Des organisations qualifiantes

La GRH s'est intéressée à la gestion des compétences pour prendre en compte la dimension humaine des mutations industrielles et technologiques dans des secteurs tels que la sidérurgie, la banque, le textile, la métallurgie et les chantiers navals. Dans la sidérurgie, par exemple, l'accord « A cap 2000 » illustre la mise en oeuvre d'une gestion des compétences pour accompagner des mutations industrielles. Les évolutions technologiques de ce secteur d'activité ont rendu obsolètes les compétences acquises par les salariés. Cela a conduit les entreprises sidérurgiques à définir avec les syndicats un accord visant à inciter les salariés à acquérir de nouvelles compétences et à rémunérer cette acquisition sans qu'il y ait nécessairement changement de poste.
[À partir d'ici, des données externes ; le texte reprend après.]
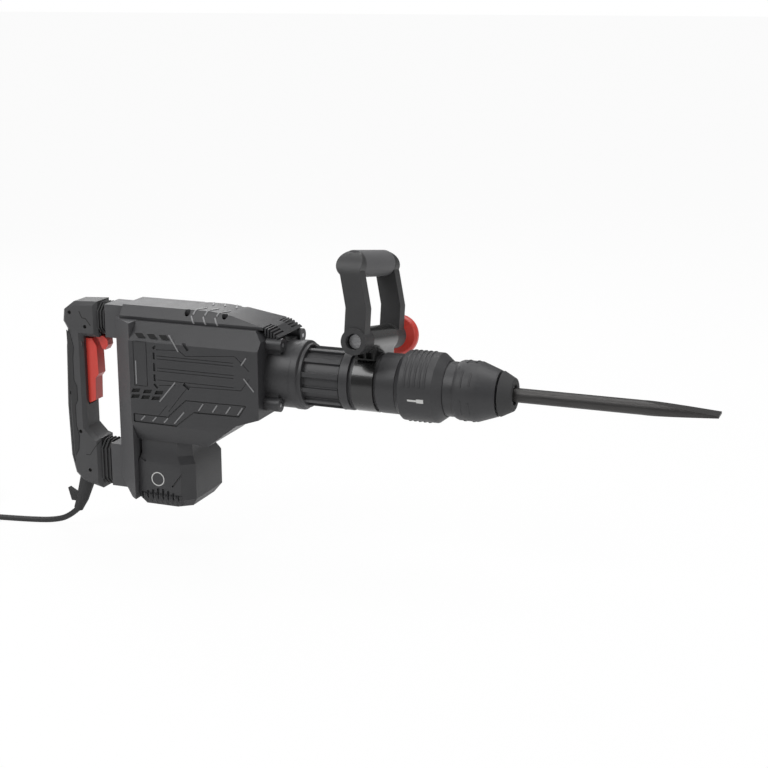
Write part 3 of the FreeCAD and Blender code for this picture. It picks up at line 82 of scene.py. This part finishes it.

Pour ce faire, les entreprises ont défini des profils de compétences comme savoir-faire opérationnels validés, c'est-à-dire les connaissances et expériences d'un salarié applicables dans une organisation adaptée, confirmées par le niveau de formation et ensuite par la maîtrise des fonctions exercées. Ces profils de compétences permettent d'organiser les plans de formation pour reconvertir les ouvriers afin qu'ils soient employables au sein d'organisations utilisant de nouvelles technologies de production.